* [Directions for this task]: Wherever the word "Blender" appears in a line, extract that line.

* [Information given]:
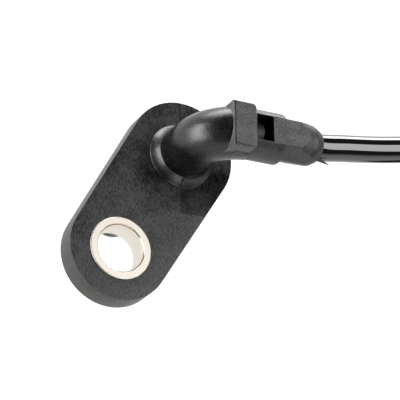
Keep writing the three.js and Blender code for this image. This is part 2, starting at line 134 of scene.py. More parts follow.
# %% Pattern helpers
def ramp(material, source, low, high, dark, light):
    node = add_node(material, "ShaderNodeValToRGB", Fac=source)
    node.color_ramp.elements[0].position = low
    node.color_ramp.elements[1].position = high
    node.color_ramp.elements[0].color = dark
    node.color_ramp.elements[1].color = light
    return node.outputs["Color"]


def noise_of(material, size_mm, detail=3.0, stretch=(1, 1, 1)):
    place = add_node(material, "ShaderNodeTexCoord")
    scaled = add_node(material, "ShaderNodeMapping", {"Scale": stretch}, Vector=place.outputs["Object"])
    noise = add_node(material, "ShaderNodeTexNoise", {"Scale": 1 / (size_mm * MM), "Detail": detail},
                     Vector=scaled.outputs["Vector"])
    return noise.outputs["Fac"]


def grain(material, shader, height, depth_mm):
    bump = add_node(material, "ShaderNodeBump", {"Strength": 1.0, "Distance": depth_mm * MM}, Height=height)
    material.node_tree.links.new(bump.outputs["Normal"], shader.inputs["Normal"])


print("helpers ready")

# %% [markdown]
# The body is nylon 6.6 filled with short glass fibres, injection moulded. The fibres reach the
# surface as a fine speckle, and the moulding cools unevenly, so it is satin with soft clouds some
# millimetres across, never glossy. The mould adds a texture of its own. Ground plates leave short
# lines along Y on the flange. Where a slide of the mould rubbed its plate, the flange is darker and
# less shiny: partly a rubbed finish of its own, partly painted shade from the neck. Spark erosion
# leaves a sandy grain on the collar and on the front of the grip, the sides are worn, and the
# elbow is nearly smooth. So the same nylon is made five times, with another grain each time.

# %% Glass-filled nylon, in five mould textures
def nylon_finish(name, dark, light, rough, size_mm, depth_mm, clouds=0.33, shine=0.5, stretch=(1, 1, 1)):
    material, shader = finish(name, dark, rough, Specular_IOR_Level=shine)
    speckle = noise_of(material, size_mm, 4.0, stretch)
    grain(material, shader, speckle, depth_mm)
    cloud = noise_of(material, 2.6, 2.0)
    mixed = add_node(material, "ShaderNodeMix", {"Factor": clouds}, A=speckle, B=cloud)
    tint = ramp(material, mixed.outputs["Result"], 0.43, 0.57, colour(dark), colour(light))
    material.node_tree.links.new(tint, shader.inputs["Base Color"])
    dull = add_node(material, "ShaderNodeMapRange", {"From Min": 0.3, "From Max": 0.7,
                                                     "To Min": rough - 0.04, "To Max": rough + 0.04},
                    Value=cloud)
    material.node_tree.links.new(dull.outputs["Result"], shader.inputs["Roughness"])
    return material


lined_nylon = nylon_finish("glass_filled_nylon_ground_mould", "#020202", "#363637", 0.33, 0.25, 0.045,
                           clouds=0.33, shine=0.3, stretch=(1, 0.4, 1))
satin_nylon = nylon_finish("glass_filled_nylon_worn_mould", "#1a1a19", "#363633", 0.46, 0.26, 0.02)
smooth_nylon = nylon_finish("glass_filled_nylon_polished_mould", "#030304", "#1a1a1b", 0.28, 0.26, 0.038,
                            clouds=0.15)
sandy_nylon = nylon_finish("glass_filled_nylon_eroded_mould", "#2c2c2b", "#585857", 0.50, 0.26, 0.05)
# The rubbed finish is darker and duller than the ground one: partly its own finish, partly painted shade
# from the neck.
slid_nylon_painted_shade = nylon_finish("glass_filled_nylon_rubbed_mould_painted_shade", "#020202", "#2a2a2b", 0.34, 0.25, 0.045,
                          clouds=0.33, shine=0.17, stretch=(1, 0.4, 1))
LINED, SMOOTH, SATIN, SANDY, SLID_SHADE = range(5)
body_finishes = (lined_nylon, smooth_nylon, satin_nylon, sandy_nylon, slid_nylon_painted_shade)
print([material.name for material in body_finishes])

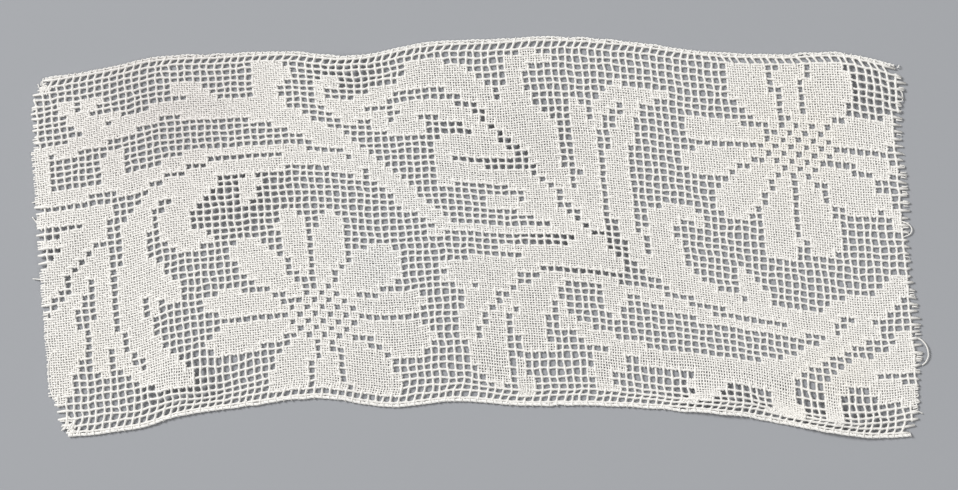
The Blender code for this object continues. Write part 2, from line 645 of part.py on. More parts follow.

* [Exercise solution]:
Keep writing the three.js and Blender code for this image. This is part 2, starting at line 134 of scene.py. More parts follow.
The Blender code for this object continues. Write part 2, from line 645 of part.py on. More parts follow.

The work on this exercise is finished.